STATED PROBLEM: Give back the lines exactly, from the first one to the line with "the headlights and", both ends included.

SOURCE EXCERPT:
-------------------------

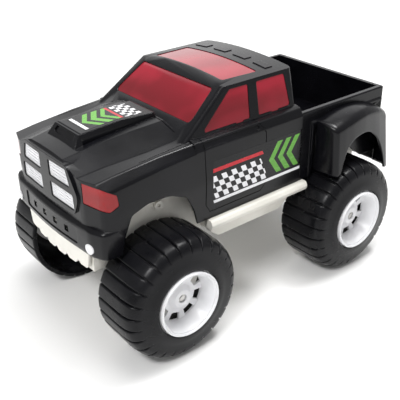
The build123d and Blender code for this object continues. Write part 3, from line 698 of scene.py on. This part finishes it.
class TRUCK_OT_flares(bpy.types.Operator):
    """Make the bulges over the rear wheels and the skirt under the tailgate"""

    bl_idname = "truck.flares"
    bl_label = "Rear flares"

    def execute(self, context):
        black = bpy.data.materials["shell black"]
        for side, sign in SIDES.items():
            name = "flare_" + side
            walled(new_piece(name, flare_mesh(name, sign), black, TRUCK), WALL)
        new_piece("tail_skirt", skirt_mesh("tail_skirt"), black, TRUCK)
        return {"FINISHED"}


class TRUCK_OT_scoop_lid(bpy.types.Operator):
    """Make the top of the hood scoop"""

    bl_idname = "truck.scoop_lid"
    bl_label = "Scoop lid"

    def execute(self, context):
        black = bpy.data.materials["shell black"]
        walled(new_piece("scoop_lid", lid_mesh("scoop_lid"), black, TRUCK), LID_WALL)
        return {"FINISHED"}


class TRUCK_OT_windows(bpy.types.Operator):
    """Finish the clear red window moulding"""

    bl_idname = "truck.windows"
    bl_label = "Windows"

    def execute(self, context):
        colours = context.scene.truck_colours
        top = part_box("window_moulding")[1][2] / MM
        # the painted sheen on the windows is palest at the top of the moulding
        red = red_glazing("window red", colours.red, colours.haze_and_painted_sheen, top)
        dressed("window_moulding", red, TRUCK)
        return {"FINISHED"}


class TRUCK_OT_grille(bpy.types.Operator):
    """Finish the white grille pads"""

    bl_idname = "truck.grille"
    bl_label = "Grille"

    def execute(self, context):
        colours = context.scene.truck_colours
        white = moulded_plastic("grille white", colours.white, colours.white_stain, 0.34, 0.000008, 0.0003)
        dressed("grille_insert", white, TRUCK)
        return {"FINISHED"}


class TRUCK_OT_lamps(bpy.types.Operator):
    """Finish the headlights and the fog lamps"""

    bl_idname = "truck.lamps"
    bl_label = "Lamps"

    def execute(self, context):
        colours = context.scene.truck_colours
        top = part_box("headlight_left")[1][2] / MM
        # the painted sheen on the headlights is palest a little over their top
        red = red_glazing("lamp red", colours.lamp_red, colours.lamp_haze_and_painted_sheen, top + LAMP_PAINTED_SHEEN_RISE)
        white = moulded_plastic("lamp white", colours.white, colours.white_stain, 0.25, 0.000006, 0.0004)
        for side in SIDES:
            dressed("headlight_" + side, red, TRUCK)
            dressed("fog_lamp_" + side, white, TRUCK)
        return {"FINISHED"}


class TRUCK_OT_chassis(bpy.types.Operator):
    """Finish the ivory chassis"""

    bl_idname = "truck.chassis"
    bl_label = "Chassis"

    def execute(self, context):
        colours = context.scene.truck_colours
        edge = context.scene.truck_sizes.edge
        ivory = moulded_plastic("chassis ivory", colours.ivory, colours.ivory_stain, 0.38, 0.00002, edge)
        dressed("chassis", ivory, TRUCK)
        return {"FINISHED"}


class TRUCK_OT_tyres(bpy.types.Operator):
    """Make the four lugged tyres"""

    bl_idname = "truck.tyres"
    bl_label = "Tyres"

    def execute(self, context):
        colours = context.scene.truck_colours
        sizes = context.scene.truck_sizes
        black = moulded_plastic("tyre black", colours.tyre, colours.tyre_stain, 0.28, 0.000012, 0.0006, 0.16)
        for end in ENDS:
            for side in SIDES:
                name = "tyre_" + end + "_" + side
                mesh = tyre_mesh(name, end, side, sizes)
                piece = new_piece(name + "_finish", mesh, black, wheel_body(end, side))
                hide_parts(name)
        return {"FINISHED"}


class TRUCK_OT_rims(bpy.types.Operator):
    """Make the four white rims"""

    bl_idname = "truck.rims"
    bl_label = "Rims"

    def execute(self, context):
        colours = context.scene.truck_colours
        sizes = context.scene.truck_sizes
        white = moulded_plastic("rim white", colours.white, colours.white_stain, 0.3, 0.00001, 0.0004)
        for end in ENDS:
            roll = -sizes.rear_roll if end == "rear" else 0.0
            for side in SIDES:
                name = "rim_" + end + "_" + side
                mesh = rim_mesh(name, end, side, roll)
                piece = new_piece(name + "_finish", mesh, white, wheel_body(end, side))
                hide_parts(name)
        return {"FINISHED"}


class TRUCK_OT_steel(bpy.types.Operator):
    """Finish the axles and the body screws"""

    bl_idname = "truck.steel"
    bl_label = "Axles and screws"

    def execute(self, context):
        steel = turned_steel("axle steel", context.scene.truck_colours.steel)
        for node in ("axle_front", "axle_rear", "body_screws"):
            dressed(node, steel, TRUCK, 30.0)
        return {"FINISHED"}


def check_mask(u, v, size):
    """1 on every second square of a board of squares, size wide, along u and v."""
    return ((u / size).floor() + (v / size).floor()) % 2.0 > 0.5


def between(value, low, high):
    return (value > low) * (value < high)


def printed(finish, black, layers):
    """Gloss print on a black film: each layer is a mask and a colour, later ones on top."""
    colour = finish.mix(0.0, black, black)
    for mask, ink in layers:
        colour = finish.mix(mask, colour, ink)
    scuffs = finish.noise(0.004, 3.0, (1.0, 0.3, 1.0))
    return finish.dress(
        Base_Color=colour,
        Roughness=0.22 + scuffs * 0.1,
        Normal=finish.relief(scuffs, 0.000004),
        Specular_IOR_Level=0.28,
    )


# millimetres: y of the ends, z of the lower and upper edge, and z of the red stripe and of the chevrons
DOOR_PRINT = (-63.0, 64.0, 139.0, 186.0)
DOOR_STRIPE = (174.0, 178.0)
DOOR_ARROWS = (146.0, 182.0)
# run towards the rear for each unit of height: of the squares' slant, and of a chevron's arms
PRINT_LEAN = 0.45
DOOR_BEND = 0.7
# millimetres: sides of the squares, their height over the lower edge, and the chevrons' pitch and width
PRINT_SQUARE = 6.5
FLAG_LIFT = 5.0
ARROW_PITCH = 13.0
ARROW_WIDTH = 7.5
FLAG_ROWS = 4
# metres from the truck's middle: where the door graphics are before they are pressed on the door
DOOR_PRINT_START = 0.1
# millimetres: y of the ends and half width, then sizes as for the doors
SCOOP_PRINT = (-160.0, -92.0, 17.5)
SCOOP_SQUARE = 5.0
SCOOP_BEND = 0.6
SCOOP_ARROW_PITCH = 11.0
SCOOP_ARROW_WIDTH = 6.5


class TRUCK_OT_door_print(bpy.types.Operator):
    """Lay the printed stripes, squares and chevrons on both doors"""

    bl_idname = "truck.door_print"
    bl_label = "Door graphics"

    def execute(self, context):
        colours = context.scene.truck_colours
        gap = context.scene.truck_sizes.print_gap
        front, back, low, high = DOOR_PRINT
        finish = Finish("door print")
        along = finish.axis("Y")
        up = finish.axis("Z")
        lean = along + (up - low) * PRINT_LEAN
        squares = check_mask(lean, up - low - FLAG_LIFT, PRINT_SQUARE)
        flag = squares * between(up, low + FLAG_LIFT, low + FLAG_LIFT + FLAG_ROWS * PRINT_SQUARE)
        flag = flag * between(lean, front + 6.0, front + 78.0)
        base = between(up, low, low + 3.5) * between(lean, front + 2.0, back)
        stripe = between(up, *DOOR_STRIPE) * between(lean, front + 8.0, front + 84.0)
        point = along - abs(up - sum(DOOR_ARROWS) / 2) * DOOR_BEND
        arrows = (point % ARROW_PITCH < ARROW_WIDTH) * between(point, front + 75.5, front + 111.0)
        arrows = arrows * between(up, *DOOR_ARROWS)
        layers = [
            (flag, colours.print_white),
            (base, colours.print_white),
            (stripe, colours.print_red),
            (arrows, colours.print_green),
        ]
        ink = printed(finish, colours.shell, layers)
        shell = bpy.data.objects["body_shell_finish"]
        y, z = np.meshgrid(np.linspace(front, back, 65) * MM, np.linspace(low, high, 25) * MM)
        for side, sign in SIDES.items():
            name = "door_print_" + side
            points = np.stack([np.full_like(y, DOOR_PRINT_START * sign), y, z], -1)
            mesh = grid_mesh(name, points if sign < 0 else points[::-1], False, False)
            laid_on(new_piece(name, mesh, ink, TRUCK), shell, gap)
        return {"FINISHED"}


class TRUCK_OT_scoop_print(bpy.types.Operator):
    """Lay the printed graphics on the hood scoop"""

    bl_idname = "truck.scoop_print"
    bl_label = "Scoop graphics"

    def execute(self, context):
        colours = context.scene.truck_colours
        gap = context.scene.truck_sizes.print_gap
        front, back, half = SCOOP_PRINT
        finish = Finish("scoop print")
        across = finish.axis("X")
        along = finish.axis("Y")
        edge = between(across, -half + 1.0, half - 1.0)
        squares = check_mask(across, along - back + 1.5, SCOOP_SQUARE)
        flag = squares * between(along, back - 21.5, back - 1.5) * edge
        point = along - abs(across) * SCOOP_BEND
        arrows = point % SCOOP_ARROW_PITCH < SCOOP_ARROW_WIDTH
        arrows = arrows * between(point, front + 7.0, front + 33.0) * edge
        stripe = between(along, back - 27.0, back - 24.0) * edge
        nose = between(along, front + 1.5, front + 5.0) * edge
        layers = [
            (flag, colours.print_white),
            (nose, colours.print_white),
            (arrows, colours.print_green),
            (stripe, colours.print_red),
        ]
        ink = printed(finish, colours.shell, layers)
        x, y = np.meshgrid(np.linspace(-half, half, 21) * MM, np.linspace(front, back, 41) * MM)
        z = scoop_top(y / MM) * MM + gap
        mesh = grid_mesh("scoop_print", np.stack([x, y, z], -1)[::-1], False, False)
        new_piece("scoop_print", mesh, ink, TRUCK)
        return {"FINISHED"}


# degrees, metres and pixels of a 400 x 400 frame
CAMERA_PLACE = (0.55067, -0.44749, 0.4738)
CAMERA_AZIMUTH = 51.40
CAMERA_ELEVATION = 28.75
CAMERA_ROLL = -0.83
CAMERA_LENS = 61.56
CAMERA_SHIFT = (-0.0018, -0.0009)


def place_camera(scene):
    """Camera of the photograph: turned by azimuth and elevation towards the truck, then rolled."""
    azimuth = radians(CAMERA_AZIMUTH)
    elevation = radians(CAMERA_ELEVATION)
    roll = radians(CAMERA_ROLL)
    back = Vector((sin(azimuth) * cos(elevation), -cos(azimuth) * cos(elevation), sin(elevation)))
    right = (-back).cross(Vector((0.0, 0.0, 1.0))).normalized()
    up = right.cross(-back)
    lens = bpy.data.cameras.new("camera")
    lens.sensor_width = 36.0
    lens.lens = CAMERA_LENS
    lens.shift_x, lens.shift_y = CAMERA_SHIFT
    lens.clip_start = 0.01
    camera = bpy.data.objects.new("camera", lens)
    turn = Matrix((cos(roll) * right + sin(roll) * up, cos(roll) * up - sin(roll) * right, back)).transposed()
    camera.matrix_world = Matrix.Translation(CAMERA_PLACE) @ turn.to_4x4()
    scene.collection.objects.link(camera)
    scene.camera = camera


# name, its power's setting, place, width and height, and the share of its light that diffuse shading gets
LAMPS = (
    ("broad", "key_power", (0.2, 0.2, 3.4), (1.6, 1.6), 1.0),
    ("overhead", "glint_power", (0.16, 0.56, 1.60), (0.50, 0.30), 0.15),
    ("ahead", "glint_power", (0.46, -0.98, 1.25), (0.45, 0.24), 0.1),
    ("card", "card_power", (-2.1, 1.7, 1.5), (4.0, 2.6), 0.25),
)
LAMP_AIM = (0.0, 0.0, 0.1)
FLOOR_REACH = 5.0


def area_lamp(scene, name, place, size, power, diffuse):
    """A rectangular lamp that looks at the truck, with the share of its light that diffuse shading gets."""
    lamp = bpy.data.lights.new(name, "AREA")
    lamp.shape = "RECTANGLE"
    lamp.size, lamp.size_y = size
    lamp.energy = power
    lamp.diffuse_factor = diffuse
    holder = bpy.data.objects.new(name, lamp)
    aim = (Vector(LAMP_AIM) - Vector(place)).to_track_quat("-Z", "Y")
    holder.matrix_world = Matrix.Translation(place) @ aim.to_matrix().to_4x4()
    scene.collection.objects.link(holder)


class TRUCK_OT_stage(bpy.types.Operator):
    """Make the pale floor, the soft light and the camera"""

    bl_idname = "truck.stage"
    bl_label = "Stage"

    def execute(self, context):
        scene = context.scene
        stage = scene.truck_stage
        finish = Finish("floor paper")
        clouds = finish.noise(0.4, 3.0)
        grain = finish.noise(0.002, 2.0)
        darker = [value * 0.985 for value in stage.floor]
        paper = finish.dress(
            Base_Color=finish.mix(clouds, stage.floor, darker),
            Roughness=0.8 + grain * 0.1,
            Specular_IOR_Level=0.2,
        )
        reach = np.linspace(-FLOOR_REACH, FLOOR_REACH, 41)
        x, y = np.meshgrid(reach, reach)
        mesh = grid_mesh("floor", np.stack([x, y, np.zeros_like(x)], -1)[::-1], False, False)
        mesh.materials.append(paper)
        floor = bpy.data.objects.new("floor", mesh)
        scene.collection.objects.link(floor)
        world = bpy.data.worlds.new("studio")
        world.use_nodes = True
        sky = world.node_tree.nodes["Background"]
        sky.inputs["Color"].default_value = (1.0, 1.0, 1.0, 1.0)
        sky.inputs["Strength"].default_value = stage.daylight
        scene.world = world
        for name, power, place, size, diffuse in LAMPS:
            area_lamp(scene, name, place, size, getattr(stage, power), diffuse)
        place_camera(scene)
        scene.view_settings.view_transform = "Standard"
        return {"FINISHED"}


STEPS = (
    TRUCK_OT_shell, TRUCK_OT_flares, TRUCK_OT_scoop_lid, TRUCK_OT_windows, TRUCK_OT_grille, TRUCK_OT_lamps,
    TRUCK_OT_chassis, TRUCK_OT_tyres, TRUCK_OT_rims, TRUCK_OT_steel, TRUCK_OT_door_print,
    TRUCK_OT_scoop_print, TRUCK_OT_stage,
)


class TRUCK_PT_panel(bpy.types.Panel):
    """Lists the truck's pieces and settings"""

    bl_idname = "TRUCK_PT_panel"
    bl_label = "Toy truck"
    bl_space_type = "VIEW_3D"
    bl_region_type = "UI"
    bl_category = "Toy truck"

    def draw(self, context):
        layout = self.layout
        for group in (context.scene.truck_colours, context.scene.truck_sizes, context.scene.truck_stage):
            box = layout.box()
            for name in group.__annotations__:
                box.prop(group, name)
        for step in STEPS:
            layout.operator(step.bl_idname)


GROUPS = {"truck_colours": TruckColours, "truck_sizes": TruckSizes, "truck_stage": TruckStage}


def register():
    for group in GROUPS.values():
        bpy.utils.register_class(group)
    for name, group in GROUPS.items():
        setattr(bpy.types.Scene, name, bpy.props.PointerProperty(type=group))
    for kind in (*STEPS, TRUCK_PT_panel):
        bpy.utils.register_class(kind)


def unregister():
    for kind in (TRUCK_PT_panel, *reversed(STEPS)):
        bpy.utils.unregister_class(kind)
    for name in GROUPS:
        delattr(bpy.types.Scene, name)
    for group in GROUPS.values():
        bpy.utils.unregister_class(group)


def main():
    register()
    bpy.ops.truck.shell()
    bpy.ops.truck.flares()
    bpy.ops.truck.scoop_lid()
    bpy.ops.truck.windows()
    bpy.ops.truck.grille()
    bpy.ops.truck.lamps()
    bpy.ops.truck.chassis()
    bpy.ops.truck.tyres()
    bpy.ops.truck.rims()
    bpy.ops.truck.steel()
    bpy.ops.truck.door_print()
    bpy.ops.truck.scoop_print()
    bpy.ops.truck.stage()


if __name__ == "__main__":
    main()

-------------------------

TASK RESULT:
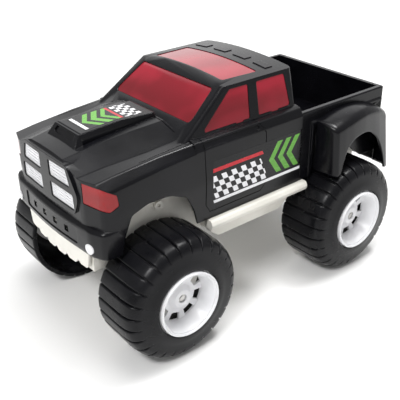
The build123d and Blender code for this object continues. Write part 3, from line 698 of scene.py on. This part finishes it.
class TRUCK_OT_flares(bpy.types.Operator):
    """Make the bulges over the rear wheels and the skirt under the tailgate"""

    bl_idname = "truck.flares"
    bl_label = "Rear flares"

    def execute(self, context):
        black = bpy.data.materials["shell black"]
        for side, sign in SIDES.items():
            name = "flare_" + side
            walled(new_piece(name, flare_mesh(name, sign), black, TRUCK), WALL)
        new_piece("tail_skirt", skirt_mesh("tail_skirt"), black, TRUCK)
        return {"FINISHED"}


class TRUCK_OT_scoop_lid(bpy.types.Operator):
    """Make the top of the hood scoop"""

    bl_idname = "truck.scoop_lid"
    bl_label = "Scoop lid"

    def execute(self, context):
        black = bpy.data.materials["shell black"]
        walled(new_piece("scoop_lid", lid_mesh("scoop_lid"), black, TRUCK), LID_WALL)
        return {"FINISHED"}


class TRUCK_OT_windows(bpy.types.Operator):
    """Finish the clear red window moulding"""

    bl_idname = "truck.windows"
    bl_label = "Windows"

    def execute(self, context):
        colours = context.scene.truck_colours
        top = part_box("window_moulding")[1][2] / MM
        # the painted sheen on the windows is palest at the top of the moulding
        red = red_glazing("window red", colours.red, colours.haze_and_painted_sheen, top)
        dressed("window_moulding", red, TRUCK)
        return {"FINISHED"}


class TRUCK_OT_grille(bpy.types.Operator):
    """Finish the white grille pads"""

    bl_idname = "truck.grille"
    bl_label = "Grille"

    def execute(self, context):
        colours = context.scene.truck_colours
        white = moulded_plastic("grille white", colours.white, colours.white_stain, 0.34, 0.000008, 0.0003)
        dressed("grille_insert", white, TRUCK)
        return {"FINISHED"}


class TRUCK_OT_lamps(bpy.types.Operator):
    """Finish the headlights and the fog lamps"""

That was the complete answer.